Всем вокруг Малевич рассказывал, что его серьезный диалог с импрессионизмом произошел еще тогда, в юности, в начале 1900-х. Уже двадцатилетним, он все знал и предвидел, он чувствовал, что любовь роковая и головокружительная, но за ней последует зрелый и настоящий роман. С супрематизмом. Чтобы разобраться в датах встреч и силе любви Малевича к импрессионизму, искусствоведам пришлось потратить не один десяток лет, и все равно довольствоваться только косвенными доказательствами.
В 1928 году творческой деятельности Малевича исполнялось 30 лет, и в Третьяковской галерее началась подготовка к его персональной выставке.
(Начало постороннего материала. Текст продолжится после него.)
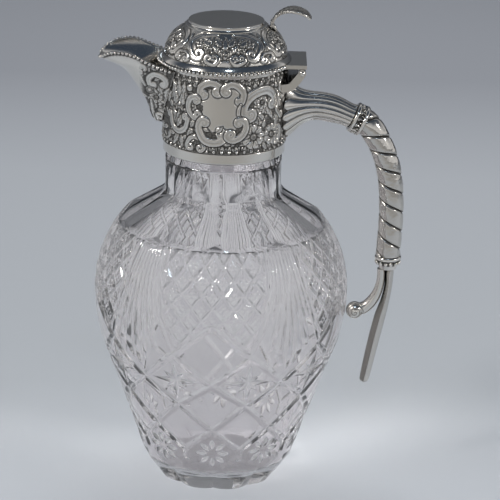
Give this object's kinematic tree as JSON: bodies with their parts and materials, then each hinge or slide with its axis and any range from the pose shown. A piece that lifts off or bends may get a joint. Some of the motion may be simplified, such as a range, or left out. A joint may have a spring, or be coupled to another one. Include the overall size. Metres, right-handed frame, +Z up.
{
  "type": "claret jug",
  "caption": "Claret jug: cut-glass body, silver collar with beaded spout, hinged domed lid with thumbpiece, reeded and twisted handle.",
  "frame": {"origin": "centre of the foot, on the jug's axis, on the resting face", "axes": "+Z up along the jug's axis, +X towards the handle (the spout points along -X), +Y along the lid's hinge pin"},
  "size_m": [0.1692, 0.14, 0.267],
  "materials": {
    "cut_glass": "polished cut lead crystal",
    "polished_silver": "polished silver with darkened recesses",
    "chased_silver": "chased silver, darkened in the ground",
    "plaster": "plaster cement",
    "pin_steel": "drawn silver wire"
  },
  "bodies": {
    "jug": {"glass_body": "cut_glass", "neck_cement": "plaster", "collar_base_band": "polished_silver", "collar_shell": "chased_silver", "collar_rim": "polished_silver", "spout": "chased_silver", "spout_beading": "polished_silver", "handle_arm": "polished_silver", "handle_upper_ring": "polished_silver", "handle_grip": "polished_silver", "handle_lower_ring": "polished_silver", "handle_scroll": "polished_silver", "handle_tail": "polished_silver", "hinge_bracket": "polished_silver", "hinge_pin": "pin_steel"},
    "lid": {"hinge_leaf": "polished_silver", "lid_flange": "polished_silver", "lid_beading": "polished_silver", "lid_bezel": "polished_silver", "lid_dome": "chased_silver", "lid_plate_moulding": "polished_silver", "lid_plate": "polished_silver", "thumbpiece": "polished_silver"}
  },
  "joints": [
    {"name": "lid_hinge", "type": "hinge", "parent": "jug", "child": "lid", "pos_m": [0.041, 0, 0.2351], "axis": [0, 1, 0], "range_deg": [0, 105]}
  ]
}
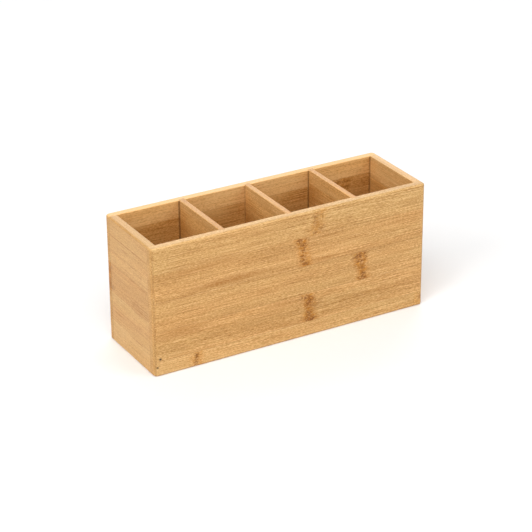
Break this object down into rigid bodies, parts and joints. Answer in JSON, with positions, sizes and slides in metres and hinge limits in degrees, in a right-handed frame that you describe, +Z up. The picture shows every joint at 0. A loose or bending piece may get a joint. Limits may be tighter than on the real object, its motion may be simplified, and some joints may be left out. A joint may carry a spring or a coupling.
{
  "type": "pen holder",
  "caption": "Open rectangular desk box for pens, with equal compartments in a row between housed dividers, made of edge-glued bamboo boards.",
  "frame": {"origin": "middle of the base, on the surface that the box stands on", "axes": "+X along the row of compartments, which is the longest side; +Y from the front panel to the back panel, the shortest side; +Z up, out of the open top"},
  "size_m": [0.224, 0.071, 0.098],
  "materials": {
    "bamboo_panel": "sanded bamboo, thin clear satin lacquer",
    "bamboo_end": "sanded bamboo, thin clear satin lacquer",
    "bamboo_divider": "sanded bamboo, thin clear satin lacquer",
    "bamboo_bottom": "sanded bamboo, thin clear satin lacquer"
  },
  "bodies": {
    "root": {"front_panel_stave_1": "bamboo_panel", "front_panel_stave_2": "bamboo_panel", "front_panel_stave_3": "bamboo_panel", "front_panel_stave_4": "bamboo_panel", "front_panel_stave_5": "bamboo_panel", "back_panel_stave_1": "bamboo_panel", "back_panel_stave_2": "bamboo_panel", "back_panel_stave_3": "bamboo_panel", "back_panel_stave_4": "bamboo_panel", "back_panel_stave_5": "bamboo_panel", "left_end_stave_1": "bamboo_end", "left_end_stave_2": "bamboo_end", "left_end_stave_3": "bamboo_end", "left_end_stave_4": "bamboo_end", "left_end_stave_5": "bamboo_end", "right_end_stave_1": "bamboo_end", "right_end_stave_2": "bamboo_end", "right_end_stave_3": "bamboo_end", "right_end_stave_4": "bamboo_end", "right_end_stave_5": "bamboo_end", "divider_left_stave_1": "bamboo_divider", "divider_left_stave_2": "bamboo_divider", "divider_left_stave_3": "bamboo_divider", "divider_left_stave_4": "bamboo_divider", "divider_left_stave_5": "bamboo_divider", "divider_middle_stave_1": "bamboo_divider", "divider_middle_stave_2": "bamboo_divider", "divider_middle_stave_3": "bamboo_divider", "divider_middle_stave_4": "bamboo_divider", "divider_middle_stave_5": "bamboo_divider", "divider_right_stave_1": "bamboo_divider", "divider_right_stave_2": "bamboo_divider", "divider_right_stave_3": "bamboo_divider", "divider_right_stave_4": "bamboo_divider", "divider_right_stave_5": "bamboo_divider", "bottom_panel_stave_1": "bamboo_bottom", "bottom_panel_stave_2": "bamboo_bottom", "bottom_panel_stave_3": "bamboo_bottom"}
  },
  "joints": []
}
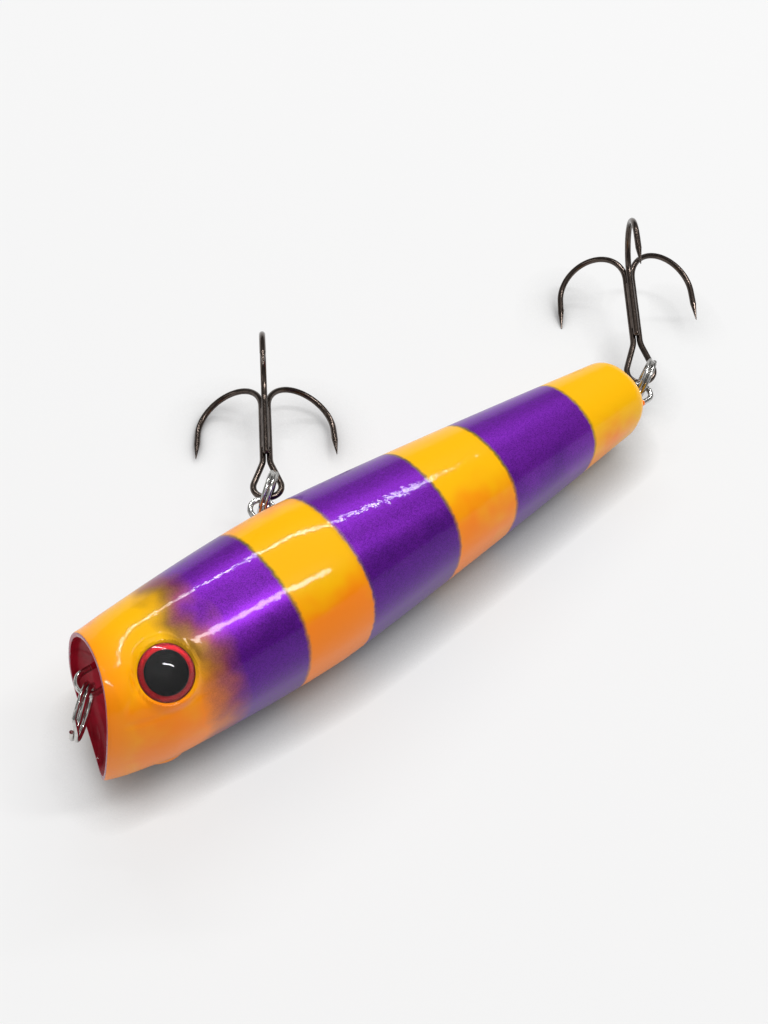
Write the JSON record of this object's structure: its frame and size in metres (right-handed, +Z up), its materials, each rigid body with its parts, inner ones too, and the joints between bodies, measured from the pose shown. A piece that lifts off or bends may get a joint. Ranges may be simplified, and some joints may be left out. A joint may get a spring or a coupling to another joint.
{
  "type": "topwater popper",
  "caption": "Hollow topwater fishing lure with a cupped slanted mouth, domed eyes, wire eyelets, split rings and swinging treble hooks.",
  "frame": {"origin": "on the surface it lies on, under the middle of the whole lure", "axes": "+X from head to tail, +Y towards the belly side and its hooks, +Z up; the lure lies on its left flank"},
  "size_m": [0.1252, 0.049, 0.0236],
  "materials": {
    "painted_body": "purple and yellow banded paint under a thick clear coat",
    "eye_foil": "red reflective foil with a black pupil",
    "eye_lens": "clear domed plastic",
    "eyelet_wire": "bright stainless wire",
    "split_ring_steel": "polished stainless wire",
    "hook_black_nickel": "black nickel plating",
    "hook_braze": "plated braze",
    "weight_steel": "plain steel",
    "rattle_brass": "plain brass"
  },
  "bodies": {
    "lure": {"belly_eyelet": "eyelet_wire", "belly_weight": "weight_steel", "left_eye_foil": "eye_foil", "left_eye_lens": "eye_lens", "left_shell": "painted_body", "nose_eyelet": "eyelet_wire", "right_eye_foil": "eye_foil", "right_eye_lens": "eye_lens", "right_shell": "painted_body", "tail_eyelet": "eyelet_wire", "tail_weight": "weight_steel"},
    "nose_ring": {"nose_split_ring": "split_ring_steel"},
    "belly_ring": {"belly_split_ring": "split_ring_steel"},
    "tail_ring": {"tail_split_ring": "split_ring_steel"},
    "belly_treble": {"belly_double_hook": "hook_black_nickel", "belly_single_hook": "hook_black_nickel", "belly_hook_braze": "hook_braze"},
    "tail_treble": {"tail_double_hook": "hook_black_nickel", "tail_single_hook": "hook_black_nickel", "tail_hook_braze": "hook_braze"},
    "rattle": {"rattle_ball": "rattle_brass"}
  },
  "joints": [
    {"name": "nose_ring_swing", "type": "hinge", "parent": "lure", "child": "nose_ring", "pos_m": [-0.05831, -0.01161, 0.01317], "axis": [-0.6308, 0.7687, 0.106], "range_deg": [-30, 85]},
    {"name": "belly_ring_swing", "type": "hinge", "parent": "lure", "child": "belly_ring", "pos_m": [-0.02281, -0.00091, 0.01194], "axis": [0.6034, -0.7903, -0.1062], "range_deg": [-40, 80]},
    {"name": "belly_treble_swing", "type": "hinge", "parent": "belly_ring", "child": "belly_treble", "pos_m": [-0.0192, 0.00301, 0.008], "axis": [0.014, 0.1001, 0.9949], "range_deg": [-36, 70]},
    {"name": "tail_ring_swing", "type": "hinge", "parent": "lure", "child": "tail_ring", "pos_m": [0.03765, -0.01484, 0.00702], "axis": [0.4562, -0.8836, -0.1054], "range_deg": [-50, 80]},
    {"name": "tail_treble_swing", "type": "hinge", "parent": "tail_ring", "child": "tail_treble", "pos_m": [0.04207, -0.01128, 0.00423], "axis": [-0.286, -0.098, 0.9532], "range_deg": [-70, 50]},
    {"name": "rattle_slide", "type": "slide", "parent": "lure", "child": "rattle", "axis": [0.9981, 0, -0.061], "range_m": [-0.0063, 0]}
  ]
}
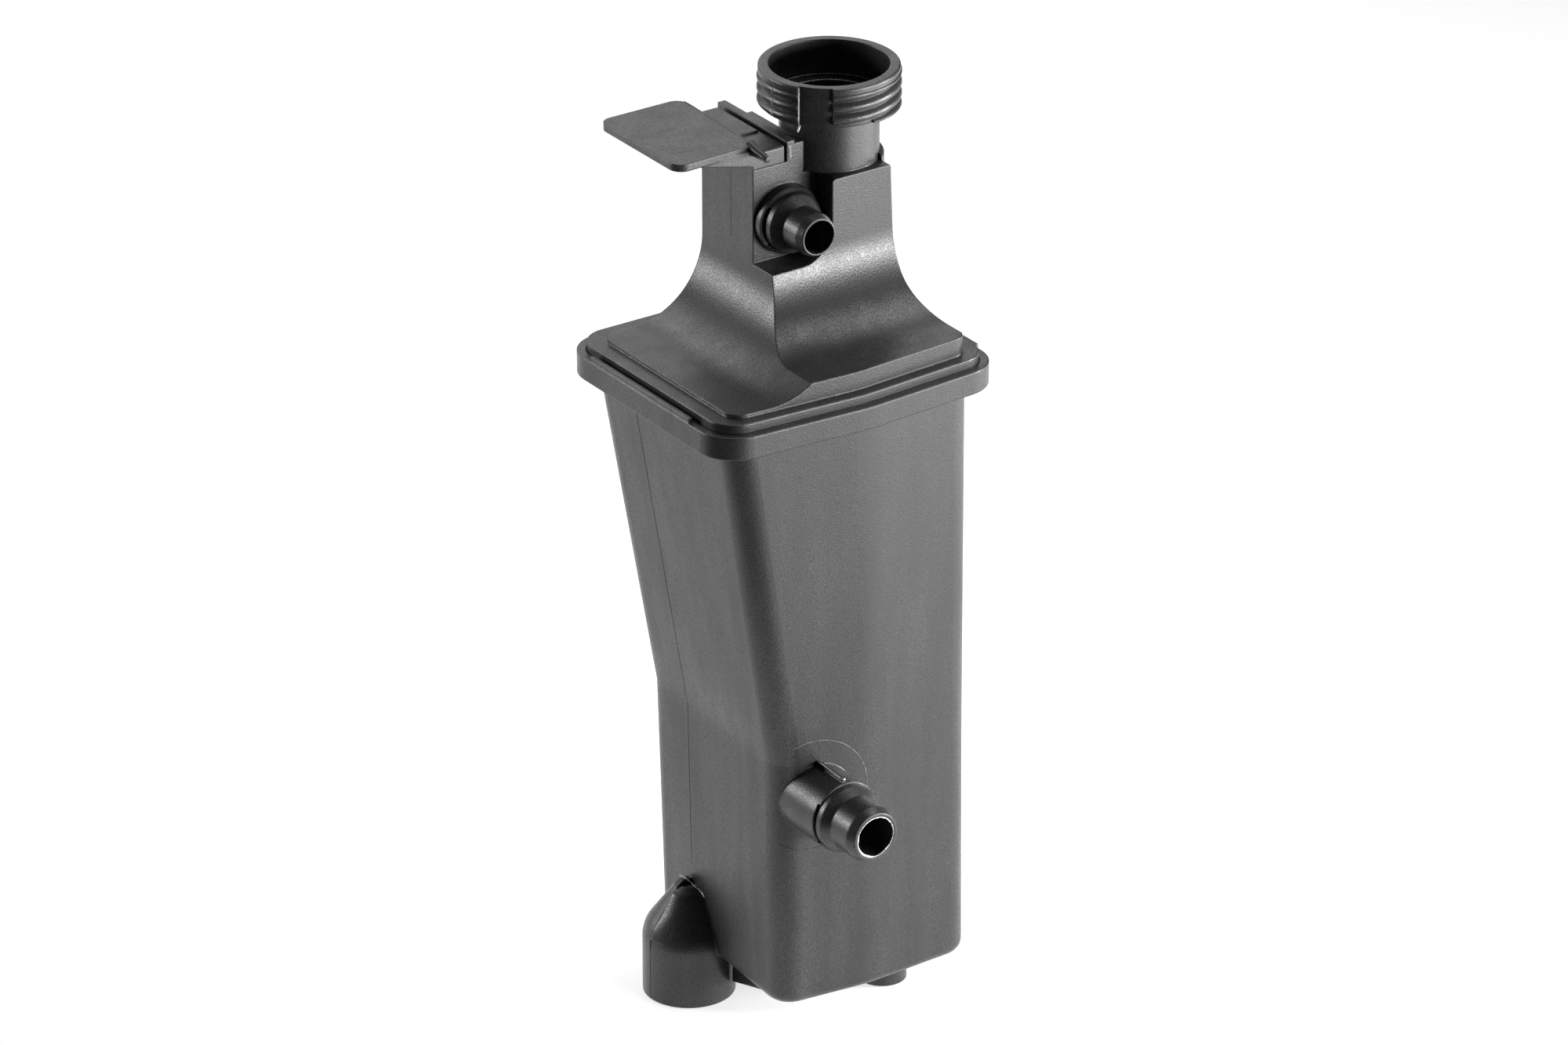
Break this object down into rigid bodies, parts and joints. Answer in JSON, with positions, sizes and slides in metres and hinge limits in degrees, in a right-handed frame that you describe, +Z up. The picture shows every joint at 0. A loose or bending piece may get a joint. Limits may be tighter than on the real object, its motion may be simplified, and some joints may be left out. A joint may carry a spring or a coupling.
{
  "type": "coolant expansion tank",
  "caption": "Tall black moulded coolant expansion tank with a threaded filler neck on a flared tower, two hose ports, a side tab and a socket foot.",
  "frame": {"origin": "centre of the foot's socket mouth, on the plane that the foot and the sensor collar stand on", "axes": "+Z up along the foot's axis to the filler neck, -Y the side that both hose ports point to, -X the side that the tab stands out to"},
  "size_m": [0.1216, 0.1436, 0.3554],
  "materials": {
    "shell_nylon": "satin",
    "tab_nylon": "satin",
    "float_foam": "matte",
    "magnet_ferrite": "satin"
  },
  "bodies": {
    "tank": {"lower_shell": "shell_nylon", "upper_shell": "shell_nylon", "side_tab": "tab_nylon", "float_stop": "tab_nylon"},
    "float": {"level_float": "float_foam", "float_magnet": "magnet_ferrite"}
  },
  "joints": [
    {"name": "float_lift", "type": "slide", "parent": "tank", "child": "float", "axis": [0, 0, 1], "range_m": [0, 0.032]}
  ]
}
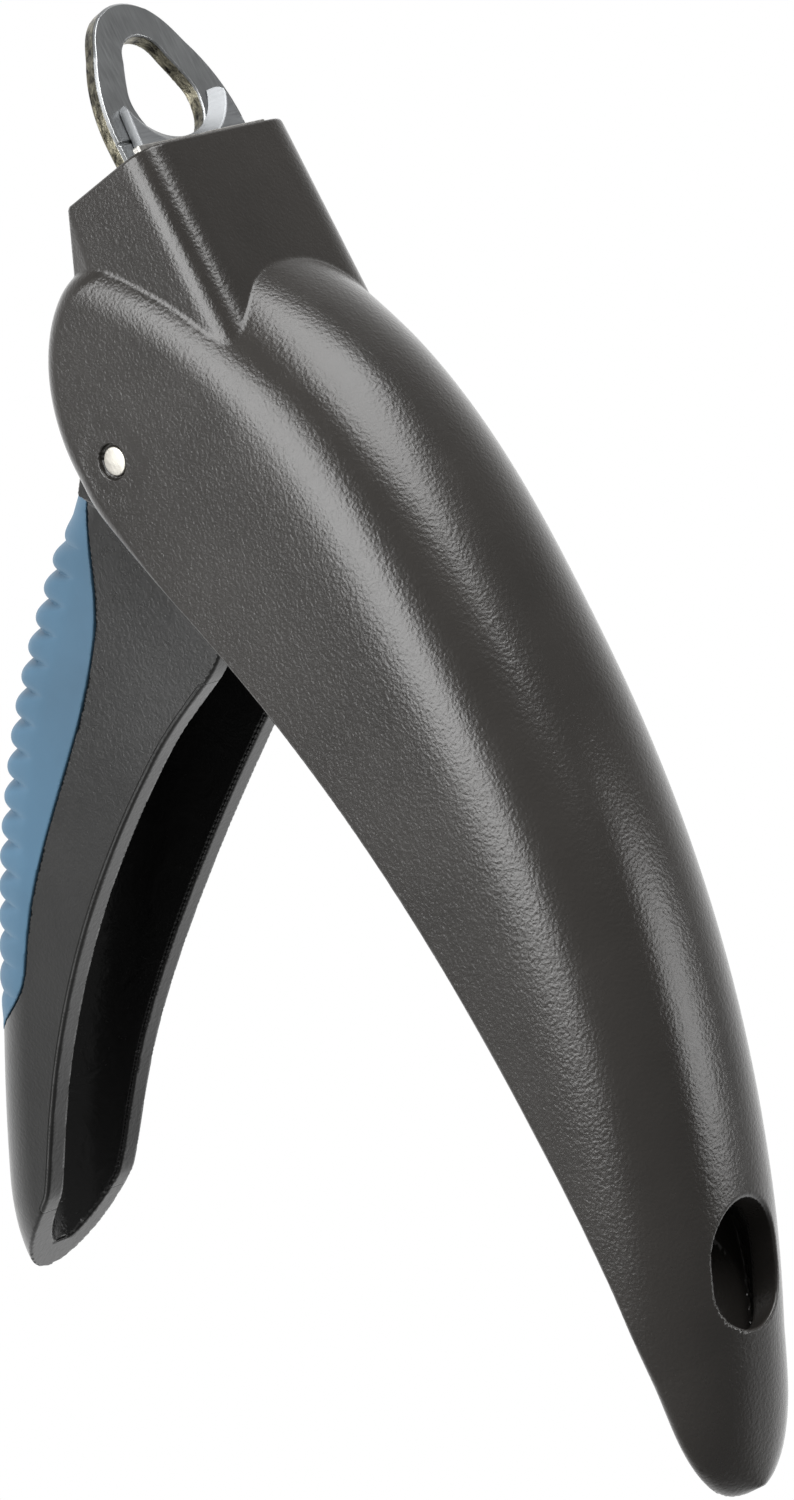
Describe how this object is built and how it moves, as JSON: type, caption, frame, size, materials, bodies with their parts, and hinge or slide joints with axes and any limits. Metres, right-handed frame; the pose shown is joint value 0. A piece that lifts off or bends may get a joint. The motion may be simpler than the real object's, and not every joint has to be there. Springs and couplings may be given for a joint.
{
  "type": "guillotine pet nail clipper",
  "caption": "Guillotine pet nail clipper: squeezing the gripped lever toward the moulded handle drives a blade up across a fixed steel claw ring.",
  "frame": {"origin": "centre of the claw ring's cutting arc at mid-width, in the plane where the ring plate's front face meets the blade, with the lever open", "axes": "+Z along the blade's cutting stroke toward the top of the ring, +X toward the back of the main handle, Y along the pivot pin"},
  "size_m": [0.1057, 0.024, 0.1589],
  "materials": {
    "handle_plastic": "satin-gloss black-brown moulded plastic with a fine leather grain",
    "lever_plastic": "satin black moulded plastic",
    "soft_grip": "matte steel-blue soft grip",
    "ring_steel": "polished face with rough sheared edges",
    "blade_steel": "ground steel with a bright hollow-ground bevel",
    "pin_steel": "bright, lightly scratched end face",
    "fixings": "plain zinc-plated steel",
    "spring_steel": "drawn spring wire",
    "nylon": "natural nylon"
  },
  "bodies": {
    "handle_body": {"main_handle": "handle_plastic", "ring_plate": "ring_steel", "guide_rails": "ring_steel", "cover_plate": "blade_steel", "head_screws": "fixings", "return_spring": "spring_steel", "pivot_pin": "pin_steel", "thrust_washers": "nylon"},
    "lever_body": {"lever_handle": "lever_plastic", "lever_grip": "soft_grip", "drive_arm": "ring_steel", "arm_rivets": "fixings"},
    "blade_body": {"cutting_blade": "blade_steel", "spring_seat": "fixings"}
  },
  "joints": [
    {"name": "lever_pivot", "type": "hinge", "parent": "handle_body", "child": "lever_body", "pos_m": [-0.0174, 0, -0.0314], "axis": [0, -1, 0], "range_deg": [0, 40]},
    {"name": "blade_slide", "type": "slide", "parent": "handle_body", "child": "blade_body", "axis": [0, 0, 1], "range_m": [0, 0.013], "deforming": ["return_spring"]}
  ],
  "couplings": [
    {"joint": "blade_slide", "follows": "lever_pivot", "m_per_rad": 0.018518}
  ]
}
Малевич, увлеченный теоретик, педагог и проповедник абстрактного искусства, захотел преподнести это событие как главную наглядную лекцию о самом важном. Тем более, что после увольнения с поста директора Государственного института художественной культуры, после внезапного настойчивого требования возвращаться с триумфальной берлинской выставки на родину, он предчувствовал: каждое его высказывание может стать последним. А потому Малевича в тот момент не интересовали точные даты и собственные отдельные достижения в виде признанных картин и циклов, нужно было успеть высказаться.
Российский искусствовед Александра Шатских сравнила работу Малевича над выставкой с тщательно подготовленным и модным в современном музейном пространстве кураторским проектом: «По сути дела, персональная выставка Малевича в Третьяковской галерее в результате его усилий превратилась в прекрасно сочиненный художественно-теоретический трактат о своем пути, выраженный языком музейной экспозиции. В масштабе всего XX века это был первый художнический - ныне чаще именуемый кураторским - репрезентативный проект».
В отличие от современных кураторов, у Малевича, помимо центральной идеи, было огромное преимущество: он мог сам дописать недостающие картины, чтобы замысел обрел четкость, логику и убедительность.
Малевич всю жизнь отстаивал стройную идею о том, что супрематизм явился очевидным продолжением идей и принципов импрессионизма, и свой личный художнический путь отсчитывал от первых импрессионистских этюдов, сделанных в Курске в начале 1900-х.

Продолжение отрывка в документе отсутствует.